• TASK REQUIREMENTS:
Locate, in the data below, the line that contains "Write part 2" and the line that contains "np.linspace(0.0, reach_along(points)[-1], count))"; reproduce exactly those two lines and every line between them, nothing more.
======== ROWS
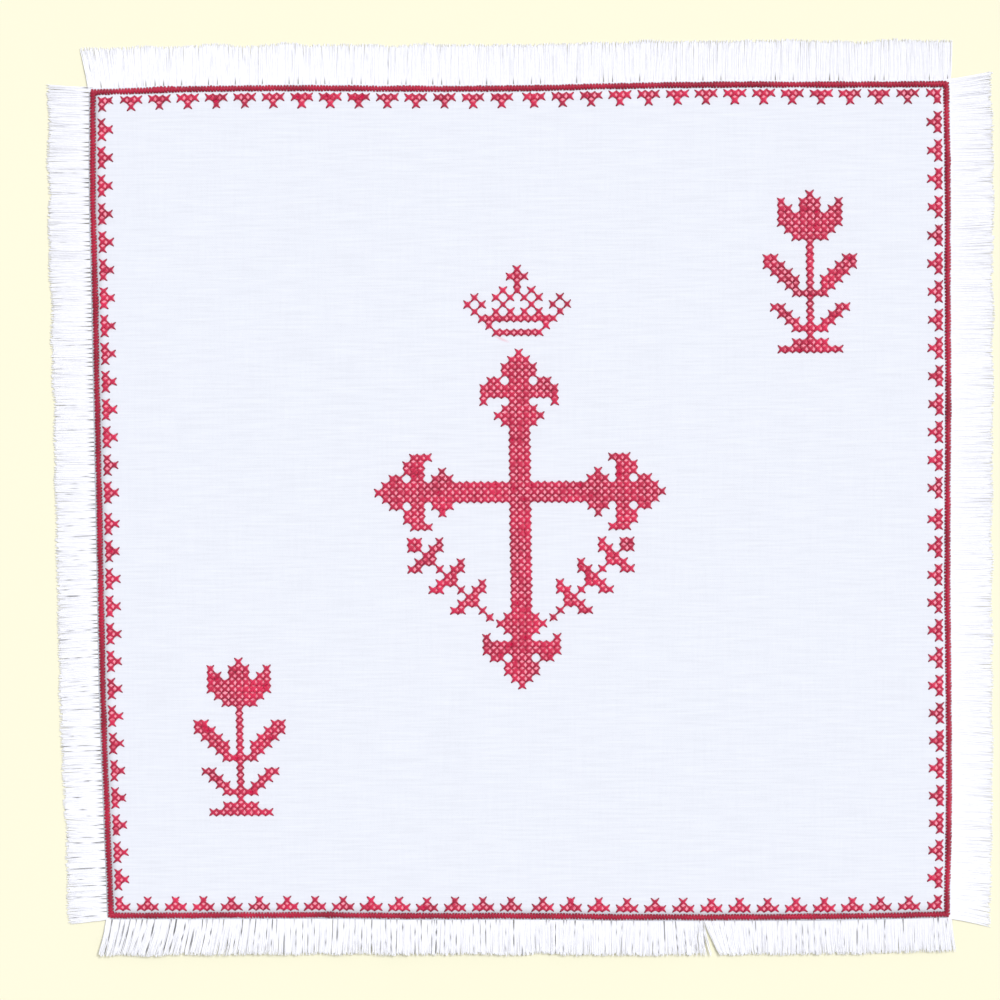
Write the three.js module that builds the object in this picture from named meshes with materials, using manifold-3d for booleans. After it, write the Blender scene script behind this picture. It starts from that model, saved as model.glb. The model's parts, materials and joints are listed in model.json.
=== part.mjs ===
// An Easter basket cover: a square of white cloth that lies flat. Its four sides are frayed into a
// fringe, a red edging is stitched round it where the fringe begins, and red cross stitch fills it: a
// border of small trefoils, a cross with flowered ends under a crown, two leafy sprigs at its foot, and
// a tulip in two of the corners.
// Millimetres. +X is to the right of the work, +Y towards its top, and +Z up from the table, at z = 0.
import * as THREE from "three";
import { mergeVertices } from "three/addons/utils/BufferGeometryUtils.js";
import Module from "manifold-3d";

const wasm = await Module();
wasm.setup();

// The work, over the outside of the red edging. It is charted as a square of 120 by 120 stitches, and
// the weave is a little closer one way than the other.
const WORK_WIDTH = 381;
const WORK_HEIGHT = 373.6;
const CHART_STITCHES = 120;
const CLOTH_THICKNESS = 1;
const PIECE_GAP = 0.3;

// The edging is a ridge of overcast stitches. The cloth's panel ends under the middle of it, and the
// narrow strip that holds the fringe begins there.
const EDGING_WIDTH = 2.5;
const EDGING_FOOT = 0.35;
const EDGING_CROWN = 0.55;
const EDGING_ARC_STEPS = 4;
const STRIP_SHOWING = 0.5;
const SIDE_STEPS = 12;

// The fringe: threads of the cloth itself, which lie in flat locks.
const LOCK_PITCH = 6;
const LOCK_WIDTH = 5.1;
const LOCK_HEIGHT = 0.9;
const TIP_WIDTH_SHARE = 0.84;
const TIP_HEIGHT_SHARE = 0.75;
const LOCK_TOP_SHARE = 0.62;
const LOCK_ROOT = 0.4;
const LOCK_BEND_SHARE = 0.55;
const TIP_WANDER = 0.4;
const BEND_WANDER = 0.25;
const LENGTH_WANDER = 0.6;
const CORNER_FAN = 3.2;
const FAN_SPAN = 40;
const SWEEP_SPAN = 45;
const FRINGE_SEED = 11;

// The embroidery, as the thread stands above the cloth.
const MOTIF_THICKNESS = 0.6;
const BORDER_RELIEF = 0.5;
const BORDER_ROOT = 0.5;
const STITCH_SPREAD = 0.12;

// The border, in stitches from the middle of each side.
const BORDER_OUTSIDE = 58.75;
const FIRST_TREFOIL = 2.25;
const TREFOIL_REPEAT = 4;
const TREFOILS_PER_HALF = 14;

const CLOTH_WHITE = 0xf1f3fb;
const FRINGE_WHITE = 0xf7f6f8;
const FLOSS_RED = 0xc22b52;
const EDGING_RED = 0xa82346;

// The four sides run clockwise, seen from above. Each has the turn that brings it from the top of the
// work to its place, half its own length, its distance from the middle, the length of its fringe, and
// how far the tips are swept along it, most at one place.
const ACROSS = WORK_WIDTH / 2;
const UP = WORK_HEIGHT / 2;
const SIDES = [
  { name: "top", turn: 0, half: ACROSS, reach: UP, fringe: 16.6, sweep: 0.5, sweptAt: 60 },
  { name: "right", turn: -90, half: UP, reach: ACROSS, fringe: 18, sweep: 1.2, sweptAt: 120 },
  { name: "bottom", turn: 180, half: ACROSS, reach: UP, fringe: 17.2, sweep: 2.8, sweptAt: 115 },
  { name: "left", turn: 90, half: UP, reach: ACROSS, fringe: 18, sweep: -1, sweptAt: -60 },
];

// How far each side bows outwards, at even steps from one of its ends to the other.
const BOW_STEPS = [
  { top: 0.0, right: 0.0, bottom: 0.0, left: 0.0 },
  { top: 2.1, right: 1.1, bottom: 2.0, left: 1.2 },
  { top: 1.5, right: 1.1, bottom: 2.1, left: 1.8 },
  { top: 1.2, right: 1.5, bottom: 1.9, left: 1.7 },
  { top: 0.5, right: 1.3, bottom: 1.3, left: 1.8 },
  { top: 0.7, right: 1.5, bottom: 1.2, left: 2.0 },
  { top: 0.6, right: 2.0, bottom: 0.4, left: 1.8 },
  { top: 0.1, right: 2.4, bottom: 0.2, left: 2.0 },
  { top: 0.0, right: 0.0, bottom: 0.0, left: 0.0 },
];

// Charts, in which each # is one cross stitch. A half chart begins at its middle column.
const TREFOIL = ["###", ".#."];
const CORNER_TREFOIL = ["##", ".#"];
const HALF_FLOWERED_END = [
  "#.....",
  "##....",
  "###...",
  "###...",
  "##.##.",
  "######",
  "######",
  "##...#",
  "###...",
  "####..",
  "###...",
];
const HALF_CROWN = [
  "#.......",
  "##......",
  "#.......",
  "#.#.....",
  ".#.#..#.",
  "..#..#.#",
  ".#.#..#.",
  "######..",
  "....#...",
  "####....",
];
const HALF_TULIP = [
  "#......",
  "##..#..",
  "##.##..",
  "#####..",
  "#####..",
  "####...",
  "###....",
  "#......",
  "#......",
  "#....##",
  "#...###",
  "#..###.",
  "#.###..",
  "#.##...",
  "###....",
  "#......",
  "#...##.",
  "#..##..",
  "#.##...",
  "###....",
  "#......",
  "###....",
  "#####..",
];
const SPRIG = [
  ".......#..##",
  ".......##.##",
  "........##..",
  "....#...###.",
  "....##.#..##",
  ".....##.....",
  ".#...###....",
  ".##.#..##...",
  "..##........",
  "..###.......",
  ".#..##......",
  "#...........",
];

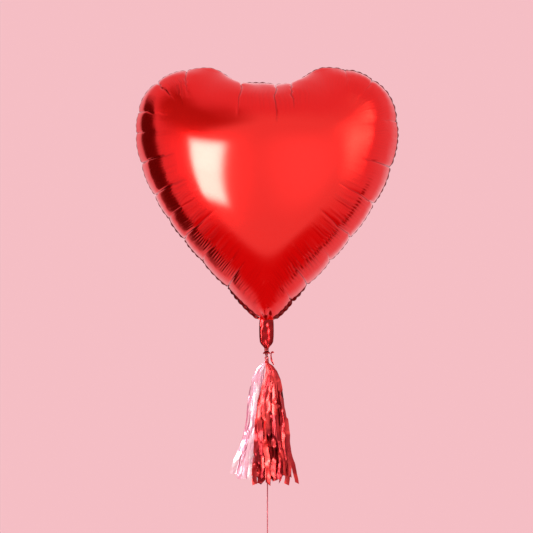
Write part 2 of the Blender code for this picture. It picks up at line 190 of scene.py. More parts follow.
RIBBON_FILM = film("ribbon_film", (0.4, 0.07, 0.1), (0.28, 0.03, 0.05), 0.35, (0.35, 0.5),
                   grain=(1500.0, 300.0), depth=0.04, stretch=(1.0, 1.0, 0.1))
STRING = string_material()
CLEAR = clear_material()


# ---- rows of points

def columns(*values):
    """The values side by side, one row for each point."""
    return np.stack(np.broadcast_arrays(*values), axis=1)


def upright(flat):
    """Points or directions (x, z) in the heart's plane, as (x, 0, z)."""
    return columns(flat[:, 0], 0.0, flat[:, 1])


def lengths(vectors):
    return np.linalg.norm(vectors, axis=1)


def unit(vectors):
    return vectors / lengths(vectors)[:, None]


def clamp(values):
    return np.clip(values, 0.0, 1.0)


def cross2(first, second):
    return first[:, 0] * second[:, 1] - first[:, 1] * second[:, 0]


def round_angles(count):
    return math.tau * np.arange(count) / count


def rows_at(s, known, rows):
    """The rows, which are given at the known places, at the places s."""
    return np.stack([np.interp(s, known, column) for column in rows.T], axis=1)


def reach_along(curve):
    return np.concatenate([[0.0], np.cumsum(lengths(np.diff(curve, axis=0)))])


def at(curve, values, s):
    """The values, given at the curve's points, at the places s along it."""
    return rows_at(s, reach_along(curve), values)


def resample(points, count):
    return at(points, points, np.linspace(0.0, reach_along(points)[-1], count))


def smooth_path(route, count):
    """A Catmull-Rom curve through the route, resampled at even steps."""
    knots = [np.array(p, dtype=float) for p in route]
    padded = [2 * knots[0] - knots[1]] + knots + [2 * knots[-1] - knots[-2]]
    dense = []
    for a, b, c, d in zip(padded, padded[1:], padded[2:], padded[3:]):
        for t in np.linspace(0.0, 1.0, 24, endpoint=False):
            dense.append(0.5 * (2 * b + (c - a) * t + (2 * a - 5 * b + 4 * c - d) * t * t
                                + (3 * b - a - 3 * c + d) * t ** 3))
    dense.append(knots[-1])
    return resample(np.array(dense), count)


# ---- meshes

def link_mesh(name, mesh, node, material, body):
    """The mesh as a piece that rides on a body and stands for a CAD node."""
    obj = new_object(name, mesh)
    mesh.materials.append(material)
    mesh.shade_smooth()
    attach(obj, body)
    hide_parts(node)
    return obj


def mesh_from(name, verts, faces):
    mesh = bpy.data.meshes.new(name)
    mesh.from_pydata(np.asarray(verts).tolist(), [], [list(map(int, f)) for f in faces])
    mesh.update()
    return mesh


def set_values(mesh, name, values):
    mesh.attributes.new(name, "FLOAT", "POINT").data.foreach_set("value", values)


def piece(name, verts, faces, node, material, body, slot, tone=None):
    mesh = mesh_from(name, verts, faces)
    if tone is not None:
        set_values(mesh, "tone", np.full(len(verts), tone))
    return link_mesh(name, mesh, node, material, body)


def grid_faces(rows, columns, closed=False, first=0):
    """Quads of a grid of rows x columns; closed joins the last column to the first."""
    last = columns if closed else columns - 1
    return [(first + r * columns + c, first + r * columns + (c + 1) % columns,
             first + (r + 1) * columns + (c + 1) % columns, first + (r + 1) * columns + c)
            for r in range(rows - 1) for c in range(last)]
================
• WORKED ANSWER:
Write part 2 of the Blender code for this picture. It picks up at line 190 of scene.py. More parts follow.
RIBBON_FILM = film("ribbon_film", (0.4, 0.07, 0.1), (0.28, 0.03, 0.05), 0.35, (0.35, 0.5),
                   grain=(1500.0, 300.0), depth=0.04, stretch=(1.0, 1.0, 0.1))
STRING = string_material()
CLEAR = clear_material()


# ---- rows of points

def columns(*values):
    """The values side by side, one row for each point."""
    return np.stack(np.broadcast_arrays(*values), axis=1)


def upright(flat):
    """Points or directions (x, z) in the heart's plane, as (x, 0, z)."""
    return columns(flat[:, 0], 0.0, flat[:, 1])


def lengths(vectors):
    return np.linalg.norm(vectors, axis=1)


def unit(vectors):
    return vectors / lengths(vectors)[:, None]


def clamp(values):
    return np.clip(values, 0.0, 1.0)


def cross2(first, second):
    return first[:, 0] * second[:, 1] - first[:, 1] * second[:, 0]


def round_angles(count):
    return math.tau * np.arange(count) / count


def rows_at(s, known, rows):
    """The rows, which are given at the known places, at the places s."""
    return np.stack([np.interp(s, known, column) for column in rows.T], axis=1)


def reach_along(curve):
    return np.concatenate([[0.0], np.cumsum(lengths(np.diff(curve, axis=0)))])


def at(curve, values, s):
    """The values, given at the curve's points, at the places s along it."""
    return rows_at(s, reach_along(curve), values)


def resample(points, count):
    return at(points, points, np.linspace(0.0, reach_along(points)[-1], count))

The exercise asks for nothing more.